Lines holding the string "FreeCAD" are the ones to copy from this listing.

━━ DATASET SECTION

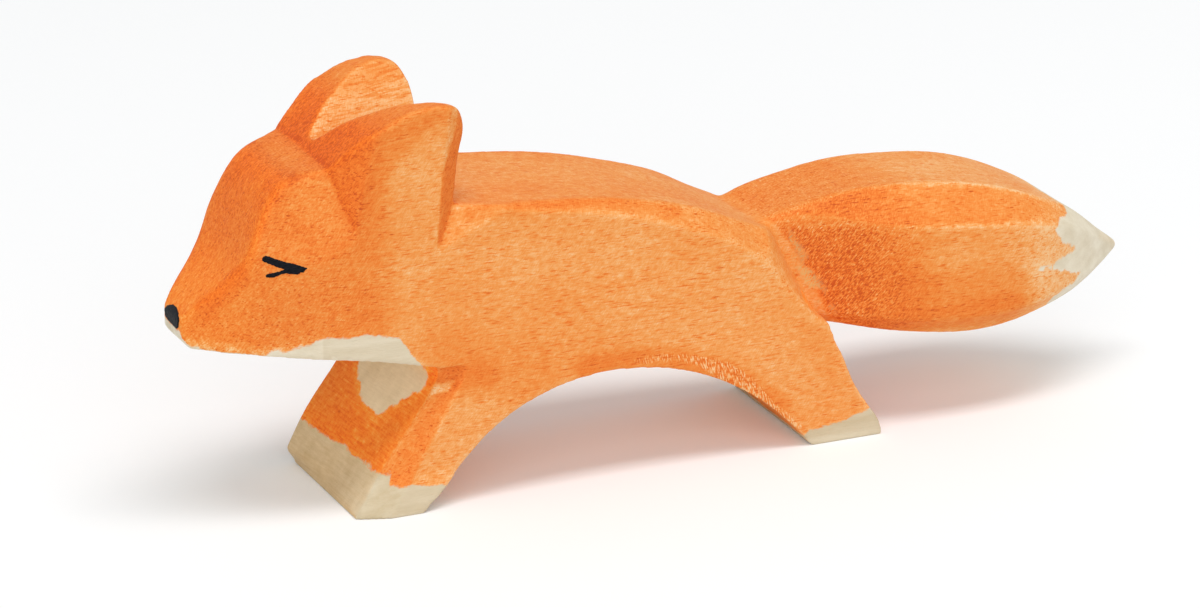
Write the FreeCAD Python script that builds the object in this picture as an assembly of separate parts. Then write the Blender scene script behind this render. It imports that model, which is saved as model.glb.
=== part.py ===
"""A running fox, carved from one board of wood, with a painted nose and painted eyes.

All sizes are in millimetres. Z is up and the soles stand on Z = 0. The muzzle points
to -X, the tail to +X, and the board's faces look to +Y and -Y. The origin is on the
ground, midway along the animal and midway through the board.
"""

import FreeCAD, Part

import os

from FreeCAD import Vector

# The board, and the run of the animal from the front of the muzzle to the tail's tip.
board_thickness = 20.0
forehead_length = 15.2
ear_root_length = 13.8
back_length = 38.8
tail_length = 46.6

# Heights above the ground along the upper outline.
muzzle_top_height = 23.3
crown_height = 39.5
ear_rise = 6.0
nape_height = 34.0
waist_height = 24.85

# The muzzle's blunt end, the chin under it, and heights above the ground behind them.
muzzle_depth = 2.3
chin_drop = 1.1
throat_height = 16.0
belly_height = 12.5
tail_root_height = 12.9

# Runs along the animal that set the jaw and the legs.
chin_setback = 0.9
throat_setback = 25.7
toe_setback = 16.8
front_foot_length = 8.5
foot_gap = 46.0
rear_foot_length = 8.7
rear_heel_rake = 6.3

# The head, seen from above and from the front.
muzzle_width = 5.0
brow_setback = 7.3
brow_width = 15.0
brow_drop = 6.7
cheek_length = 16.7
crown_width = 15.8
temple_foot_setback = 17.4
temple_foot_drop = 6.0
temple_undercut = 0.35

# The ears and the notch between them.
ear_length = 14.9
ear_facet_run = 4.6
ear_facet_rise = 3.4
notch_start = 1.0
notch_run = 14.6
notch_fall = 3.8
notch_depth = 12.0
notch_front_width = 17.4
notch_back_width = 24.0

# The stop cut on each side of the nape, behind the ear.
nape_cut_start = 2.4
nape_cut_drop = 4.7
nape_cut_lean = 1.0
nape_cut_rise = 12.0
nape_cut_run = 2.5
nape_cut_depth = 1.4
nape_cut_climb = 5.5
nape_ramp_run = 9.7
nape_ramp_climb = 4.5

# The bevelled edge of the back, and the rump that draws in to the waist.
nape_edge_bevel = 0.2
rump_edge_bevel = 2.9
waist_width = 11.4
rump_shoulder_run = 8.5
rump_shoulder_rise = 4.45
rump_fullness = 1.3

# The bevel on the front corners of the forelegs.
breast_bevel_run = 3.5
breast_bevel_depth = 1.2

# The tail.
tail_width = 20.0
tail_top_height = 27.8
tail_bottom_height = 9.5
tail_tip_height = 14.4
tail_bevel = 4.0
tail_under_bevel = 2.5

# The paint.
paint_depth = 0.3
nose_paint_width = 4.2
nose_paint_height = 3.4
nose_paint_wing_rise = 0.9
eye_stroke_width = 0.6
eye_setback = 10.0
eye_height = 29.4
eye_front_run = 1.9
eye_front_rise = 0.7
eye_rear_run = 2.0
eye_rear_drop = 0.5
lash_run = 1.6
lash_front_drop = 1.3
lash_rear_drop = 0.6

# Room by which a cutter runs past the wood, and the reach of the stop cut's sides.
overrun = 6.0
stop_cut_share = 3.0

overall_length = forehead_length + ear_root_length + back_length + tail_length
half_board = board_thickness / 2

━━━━

■ **RESPONSE**
Write the FreeCAD Python script that builds the object in this picture as an assembly of separate parts. Then write the Blender scene script behind this render. It imports that model, which is saved as model.glb.
import FreeCAD, Part
from FreeCAD import Vector